## Information shown:
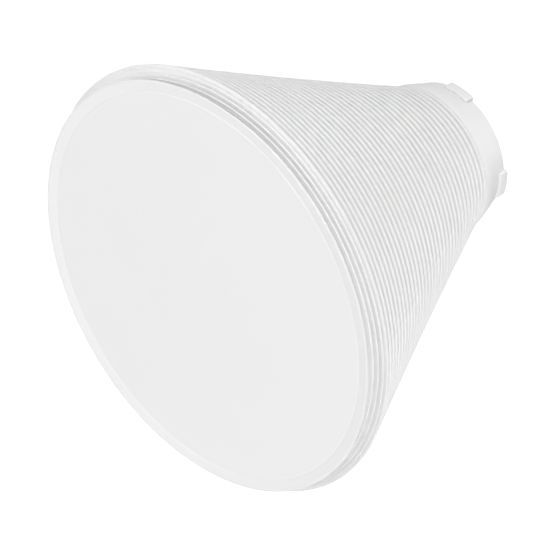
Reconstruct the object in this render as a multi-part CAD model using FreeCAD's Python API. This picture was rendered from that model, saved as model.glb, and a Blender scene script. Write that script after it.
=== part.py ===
import FreeCAD, Part
import math
import os

# A conical horn antenna with a ribbed outer shell, a radome and a bayonet collar. Sizes in millimetres.
# The horn's axis is Y and it opens towards -Y. Its rear mating plane is Y = 0, with the origin on the axis.
# A station is a distance forward of that plane, so a point at station s lies at Y = -s.

# ribbed flare
rib_pitch = 5.0
rib_count = 33
rib_crest = 1.7
rib_depth = 3.0
rib_draft = 0.25
last_rib_stand = 0.3
last_rib_setback = 1.1
first_rib_radius = 123.0
flare_sag = 1.1
shell_wall = 3.8

# rings on the bevel at the mouth
mouth_ring_count = 3
mouth_ring_step = 1.87
mouth_ring_crest = 1.0
seam_gap = 0.7
land_width = 1.8

# radome
radome_plate = 2.5
radome_radius = 118.5
lip_height = 1.5
lip_width = 3.8
lip_slope = 1.6
lip_round = 1.4
face_groove_width = 1.6
face_groove_depth = 0.5
skirt_depth = 9.0
skirt_wall = 4.0
skirt_clearance = 0.25

# O-rings and their grooves
radome_groove_depth = 1.6
radome_groove_width = 2.5
port_groove_depth = 1.5
port_groove_width = 2.4
port_groove_station = 4.0
port_seal_section = 1.9
seal_clearance = 0.03

# inner horn
port_bore_radius = 25.0
horn_wall = 1.5
horn_seat_depth = 19.0
horn_rim_clearance = 0.3
horn_cone_clearance = 0.5
throat_length = 6.0
throat_flange = 3.5
throat_flange_edge = 5.7

# rear end: web of the shell, port ring, collar
web_thickness = 3.5
port_tube_wall = 3.0
port_setback = 1.5
port_flange = 4.0
port_flange_edge = 8.0
fit_clearance = 0.25
collar_length = 20.5
collar_flange = 3.5
collar_wall = 2.8
collar_edge_round = 1.0
collar_band_length = 6.5
collar_band_rise = 1.8
collar_band_step = 0.3
collar_cone_front = 17.0
collar_cone_rise = 3.8

# bayonet lugs, round the collar's rear edge; angles run from +X towards +Z
lug_count = 4
lug_height = 3.0
lug_setback = 0.3
lug_span_deg = 24.0
lug_first_deg = 81.0

# screws, rear to front
screw_count = 6
screw_radius = 1.5
screw_hole_clearance = 0.25
screw_thread_clearance = 0.05
screw_head_radius = 2.8
screw_head_height = 2.0
screw_head_inner_gap = 0.5
screw_head_outer_gap = 0.3
screw_socket_radius = 1.2
screw_socket_depth = 1.2
screw_tip = 1.0
screw_first_deg = 30.0

# how far a cutting tool runs past the face that it cuts
over_cut = 1.0

# radii of the rear end, from the waveguide's bore outwards
port_tube_radius = port_bore_radius + port_tube_wall
screw_circle_radius = port_tube_radius + screw_head_inner_gap + screw_head_radius
throat_flange_radius = screw_circle_radius + throat_flange_edge
port_flange_radius = screw_circle_radius + port_flange_edge
collar_bore_radius = screw_circle_radius + screw_head_radius + screw_head_outer_gap
collar_rear_radius = collar_bore_radius + collar_wall
collar_band_radius = collar_rear_radius + collar_band_rise
collar_front_radius = collar_band_radius + collar_band_step + collar_cone_rise
lug_radius = collar_rear_radius + lug_height
last_rib_radius = collar_front_radius + last_rib_stand

# stations and radii of the flare and its mouth
last_rib_station = collar_length + last_rib_setback
flare_length = rib_pitch * (rib_count - 1)
first_rib_station = last_rib_station + flare_length
front_ring_station = first_rib_station + mouth_ring_count * mouth_ring_step
front_ring_radius = first_rib_radius - mouth_ring_count * mouth_ring_step
shell_front_station = front_ring_station + mouth_ring_crest / 2 + seam_gap
shell_front_radius = front_ring_radius - rib_depth
mouth_bore_radius = shell_front_radius - land_width
horn_seat_station = shell_front_station - horn_seat_depth
web_front_station = collar_length + web_thickness
port_flange_rear_station = collar_length - port_flange
collar_flange_rear_station = port_flange_rear_station - collar_flange
skirt_radius = mouth_bore_radius - skirt_clearance


def crest_radius(station):
    """Radius of the rib crests: a cone that sags a little in its middle."""
    share = (station - last_rib_station) / flare_length
    straight = last_rib_radius + (first_rib_radius - last_rib_radius) * share
    return straight - 4 * flare_sag * share * (1 - share)


def shell_inside_radius(station):
    return crest_radius(station) - rib_depth - shell_wall


def point(radius, station):
    return FreeCAD.Vector(radius, -station, 0)


def line(start, end):
    return Part.makeLine(point(*start), point(*end))


def arc(start, middle, end):
    return Part.Arc(point(*start), point(*middle), point(*end)).toShape()


def lines(corners):
    """Edges through a row of (radius, station) corners, without closing it."""
    return [line(corners[i], corners[i + 1]) for i in range(len(corners) - 1)]


def revolve(edges):
    """A solid of revolution about the horn's axis from a closed outline."""
    face = Part.Face(Part.Wire(Part.sortEdges(edges)[0]))
    return face.revolve(FreeCAD.Vector(0, 0, 0), FreeCAD.Vector(0, 1, 0), 360)


def turned(corners):
    return revolve(lines(corners + [corners[0]]))


def rod(radius, rear, front, centre_radius, angle_deg):
    """A cylinder along the axis between two stations, off the axis at an angle."""
    angle = math.radians(angle_deg)
    base = FreeCAD.Vector(centre_radius * math.cos(angle), -rear, centre_radius * math.sin(angle))
    return Part.makeCylinder(radius, front - rear, base, FreeCAD.Vector(0, -1, 0))


def screw_angles():
    return [screw_first_deg + i * 360.0 / screw_count for i in range(screw_count)]


def screw_holes(radius, rear, front):
    return [rod(radius, rear, front, screw_circle_radius, angle) for angle in screw_angles()]


def o_ring(inner_radius, section, station):
    """A seal that lies on a groove's floor."""
    centre_radius = inner_radius + section / 2
    centre = FreeCAD.Vector(0, -station, 0)
    return Part.makeTorus(centre_radius, section / 2 - seal_clearance, centre, FreeCAD.Vector(0, 1, 0))


def rib_outline():
    """Crests and grooves from the last rib to the front ring.

    The floor of a groove rises with the ribs on either side of it, and each rib is wider at its foot.
    """
    ribs = []
    for i in range(rib_count):
        station = last_rib_station + i * rib_pitch
        ribs.append((station, crest_radius(station), rib_crest))
    for i in range(1, mouth_ring_count + 1):
        step = i * mouth_ring_step
        ribs.append((first_rib_station + step, first_rib_radius - step, mouth_ring_crest))
    corners = []
    radius_behind = last_rib_radius
    for station, radius, crest in ribs:
        foot = crest / 2 + rib_draft
        corners.append((max(radius, radius_behind) - rib_depth, station - foot))
        corners.append((radius, station - crest / 2))
        corners.append((radius, station + crest / 2))
        corners.append((radius - rib_depth, station + foot))
        radius_behind = radius
    return corners


def make_flare_shell():
    hole_radius = port_tube_radius + fit_clearance
    middle_station = (horn_seat_station + web_front_station) / 2
    seat_inner = (shell_inside_radius(horn_seat_station), horn_seat_station)
    middle = (shell_inside_radius(middle_station), middle_station)
    web_outer = (shell_inside_radius(web_front_station), web_front_station)
    outside = rib_outline()
    outside += [
        (shell_front_radius, shell_front_station),
        (mouth_bore_radius, shell_front_station),
        (mouth_bore_radius, horn_seat_station),
        seat_inner,
    ]
    web = [
        web_outer,
        (hole_radius, web_front_station),
        (hole_radius, collar_length),
        outside[0],
    ]
    shell = revolve(lines(outside) + [arc(seat_inner, middle, web_outer)] + lines(web))
    hole = screw_radius + screw_hole_clearance
    return shell.cut(screw_holes(hole, collar_length - over_cut, web_front_station + over_cut))


def make_radome():
    back = shell_front_station
    face = back + radome_plate
    top = face + lip_height
    lip_inner = radome_radius - lip_width
    groove_outer = lip_inner - lip_slope / 2
    groove_inner = groove_outer - face_groove_width
    groove_middle = (groove_outer + groove_inner) / 2
    skirt_rear = back - skirt_depth
    skirt_inner = skirt_radius - skirt_wall
    groove_floor = skirt_radius - radome_groove_depth
    groove_middle_station = back - skirt_depth / 2
    groove_front = groove_middle_station + radome_groove_width / 2
    groove_rear = groove_middle_station - radome_groove_width / 2
    round_middle = lip_round * (1 - math.sqrt(0.5))
    front = lines([
        (0, back),
        (0, face),
        (groove_inner, face),
        (groove_middle, face - face_groove_depth),
        (groove_outer, face),
        (lip_inner + lip_slope / 2, top),
        (radome_radius - lip_round, top),
    ])
    rounding = arc(
        (radome_radius - lip_round, top),
        (radome_radius - round_middle, top - round_middle),
        (radome_radius, top - lip_round),
    )
    rear = lines([
        (radome_radius, top - lip_round),
        (radome_radius, back),
        (skirt_radius, back),
        (skirt_radius, groove_front),
        (groove_floor, groove_front),
        (groove_floor, groove_rear),
        (skirt_radius, groove_rear),
        (skirt_radius, skirt_rear),
        (skirt_inner, skirt_rear),
        (skirt_inner, back),
        (0, back),
    ])
    return revolve(front + [rounding] + rear)


def make_radome_seal():
    groove_floor = skirt_radius - radome_groove_depth
    station = shell_front_station - skirt_depth / 2
    return o_ring(groove_floor, mouth_bore_radius - groove_floor, station)


def make_inner_horn():
    throat_front = web_front_station + throat_length
    neck_radius = port_bore_radius + horn_wall
    rim_radius = mouth_bore_radius - horn_rim_clearance
    rim_front = horn_seat_station + horn_wall
    cone_outer = shell_inside_radius(horn_seat_station) - horn_cone_clearance
    cone_angle = math.atan2(cone_outer - neck_radius, horn_seat_station - throat_front)
    wall_across = horn_wall / math.cos(cone_angle)
    rise_to_front = horn_wall * math.tan(cone_angle)
    flange_front = web_front_station + throat_flange
    horn = turned([
        (port_bore_radius, web_front_station),
        (throat_flange_radius, web_front_station),
        (throat_flange_radius, flange_front),
        (neck_radius, flange_front),
        (neck_radius, throat_front),
        (cone_outer, horn_seat_station),
        (rim_radius, horn_seat_station),
        (rim_radius, rim_front),
        (cone_outer - wall_across + rise_to_front, rim_front),
        (port_bore_radius, throat_front + (wall_across - horn_wall) / math.tan(cone_angle)),
    ])
    hole = screw_radius + screw_thread_clearance
    return horn.cut(screw_holes(hole, web_front_station - over_cut, flange_front + over_cut))


def make_port_ring():
    groove_floor = port_tube_radius - port_groove_depth
    ring = turned([
        (port_bore_radius, port_setback),
        (port_tube_radius, port_setback),
        (port_tube_radius, port_groove_station),
        (groove_floor, port_groove_station),
        (groove_floor, port_groove_station + port_groove_width),
        (port_tube_radius, port_groove_station + port_groove_width),
        (port_tube_radius, port_flange_rear_station),
        (port_flange_radius, port_flange_rear_station),
        (port_flange_radius, collar_length),
        (port_tube_radius, collar_length),
        (port_tube_radius, web_front_station),
        (port_bore_radius, web_front_station),
    ])
    hole = screw_radius + screw_hole_clearance
    holes = screw_holes(hole, port_flange_rear_station - over_cut, collar_length + over_cut)
    return ring.cut(holes)


def make_port_seal():
    groove_floor = port_tube_radius - port_groove_depth
    return o_ring(groove_floor, port_seal_section, port_groove_station + port_groove_width / 2)


def make_rear_collar():
    hub_radius = port_tube_radius + fit_clearance
    pocket_radius = port_flange_radius + fit_clearance
    lug_root_radius = collar_rear_radius - collar_wall / 2
    round_middle = collar_edge_round * (1 - math.sqrt(0.5))
    edge = arc(
        (collar_rear_radius - collar_edge_round, 0),
        (collar_rear_radius - round_middle, round_middle),
        (collar_rear_radius, collar_edge_round),
    )
    rest = lines([
        (collar_rear_radius, collar_edge_round),
        (collar_band_radius, collar_band_length),
        (collar_band_radius + collar_band_step, collar_band_length),
        (collar_front_radius, collar_cone_front),
        (collar_front_radius, collar_length),
        (pocket_radius, collar_length),
        (pocket_radius, port_flange_rear_station),
        (hub_radius, port_flange_rear_station),
        (hub_radius, collar_flange_rear_station),
        (collar_bore_radius, collar_flange_rear_station),
        (collar_bore_radius, 0),
        (collar_rear_radius - collar_edge_round, 0),
    ])
    collar = revolve([edge] + rest)
    lug = Part.Face(Part.Wire(lines([
        (lug_root_radius, lug_setback),
        (lug_radius, lug_setback),
        (lug_radius, collar_band_length),
        (lug_root_radius, collar_band_length),
        (lug_root_radius, lug_setback),
    ])))
    for i in range(lug_count):
        start = lug_first_deg - lug_span_deg / 2 + i * 360.0 / lug_count
        sector = lug.revolve(FreeCAD.Vector(0, 0, 0), FreeCAD.Vector(0, -1, 0), lug_span_deg)
        sector.rotate(FreeCAD.Vector(0, 0, 0), FreeCAD.Vector(0, -1, 0), start)
        collar = collar.fuse(sector)
    hole = screw_radius + screw_hole_clearance
    rear = collar_flange_rear_station - over_cut
    holes = screw_holes(hole, rear, port_flange_rear_station + over_cut)
    return collar.cut(holes).removeSplitter()


def make_collar_screws():
    """Pan-head screws with a socket, all alike."""
    seat = collar_flange_rear_station
    head_rear = seat - screw_head_height
    tip = web_front_station + throat_flange + screw_tip
    screws = []
    for angle in screw_angles():
        head = rod(screw_head_radius, head_rear, seat, screw_circle_radius, angle)
        shank = rod(screw_radius, seat, tip, screw_circle_radius, angle)
        socket_floor = head_rear + screw_socket_depth
        socket = rod(screw_socket_radius, head_rear - over_cut, socket_floor, screw_circle_radius, angle)
        screws.append(head.fuse(shank).cut(socket))
    return Part.makeCompound(screws)


def main():
    os.makedirs("parts", exist_ok=True)
    nodes = {
        "flare_shell": make_flare_shell(),
        "radome": make_radome(),
        "radome_seal": make_radome_seal(),
        "inner_horn": make_inner_horn(),
        "port_ring": make_port_ring(),
        "port_seal": make_port_seal(),
        "rear_collar": make_rear_collar(),
        "collar_screws": make_collar_screws(),
    }
    for name, shape in nodes.items():
        shape.exportStep("parts/" + name + ".step")


main()
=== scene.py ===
"""A conical horn antenna: ribbed white shell, round radome, bayonet collar, aluminium horn inside.

The horn's axis is Y and it opens towards -Y. Sizes are in metres. A station is a distance forward of
the rear mating plane, so a point at station s lies at Y = -s. Outlines are rows of (radius, station,
rounding), where the rounding is that of the outline's corner at that point.
"""

import math

import bmesh
import bpy
from mathutils import Matrix, Vector


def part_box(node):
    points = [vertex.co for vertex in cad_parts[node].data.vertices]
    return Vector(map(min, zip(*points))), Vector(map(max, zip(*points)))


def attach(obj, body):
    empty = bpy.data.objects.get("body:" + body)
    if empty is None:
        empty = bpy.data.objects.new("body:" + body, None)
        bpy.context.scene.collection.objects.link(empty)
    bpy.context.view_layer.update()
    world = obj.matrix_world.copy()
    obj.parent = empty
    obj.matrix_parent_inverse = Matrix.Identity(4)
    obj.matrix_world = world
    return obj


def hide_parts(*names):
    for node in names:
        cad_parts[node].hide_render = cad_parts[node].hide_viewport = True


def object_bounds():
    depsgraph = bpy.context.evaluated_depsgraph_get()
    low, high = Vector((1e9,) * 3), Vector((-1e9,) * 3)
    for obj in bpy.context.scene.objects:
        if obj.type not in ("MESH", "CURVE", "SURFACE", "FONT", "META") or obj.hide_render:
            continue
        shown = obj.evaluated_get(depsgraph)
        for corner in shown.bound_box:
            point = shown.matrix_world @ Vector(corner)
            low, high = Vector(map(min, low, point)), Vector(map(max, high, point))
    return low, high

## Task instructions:
Exactly the lines from the line containing "shank = rod(screw_radius, seat, tip, screw_circle_radius, angle)" to the line containing "depsgraph = bpy.context.evaluated_depsgraph_get()", both included, are to be set down; no other line belongs in the answer.

## Finished exercise:
        shank = rod(screw_radius, seat, tip, screw_circle_radius, angle)
        socket_floor = head_rear + screw_socket_depth
        socket = rod(screw_socket_radius, head_rear - over_cut, socket_floor, screw_circle_radius, angle)
        screws.append(head.fuse(shank).cut(socket))
    return Part.makeCompound(screws)


def main():
    os.makedirs("parts", exist_ok=True)
    nodes = {
        "flare_shell": make_flare_shell(),
        "radome": make_radome(),
        "radome_seal": make_radome_seal(),
        "inner_horn": make_inner_horn(),
        "port_ring": make_port_ring(),
        "port_seal": make_port_seal(),
        "rear_collar": make_rear_collar(),
        "collar_screws": make_collar_screws(),
    }
    for name, shape in nodes.items():
        shape.exportStep("parts/" + name + ".step")


main()
=== scene.py ===
"""A conical horn antenna: ribbed white shell, round radome, bayonet collar, aluminium horn inside.

The horn's axis is Y and it opens towards -Y. Sizes are in metres. A station is a distance forward of
the rear mating plane, so a point at station s lies at Y = -s. Outlines are rows of (radius, station,
rounding), where the rounding is that of the outline's corner at that point.
"""

import math

import bmesh
import bpy
from mathutils import Matrix, Vector


def part_box(node):
    points = [vertex.co for vertex in cad_parts[node].data.vertices]
    return Vector(map(min, zip(*points))), Vector(map(max, zip(*points)))


def attach(obj, body):
    empty = bpy.data.objects.get("body:" + body)
    if empty is None:
        empty = bpy.data.objects.new("body:" + body, None)
        bpy.context.scene.collection.objects.link(empty)
    bpy.context.view_layer.update()
    world = obj.matrix_world.copy()
    obj.parent = empty
    obj.matrix_parent_inverse = Matrix.Identity(4)
    obj.matrix_world = world
    return obj


def hide_parts(*names):
    for node in names:
        cad_parts[node].hide_render = cad_parts[node].hide_viewport = True


def object_bounds():
    depsgraph = bpy.context.evaluated_depsgraph_get()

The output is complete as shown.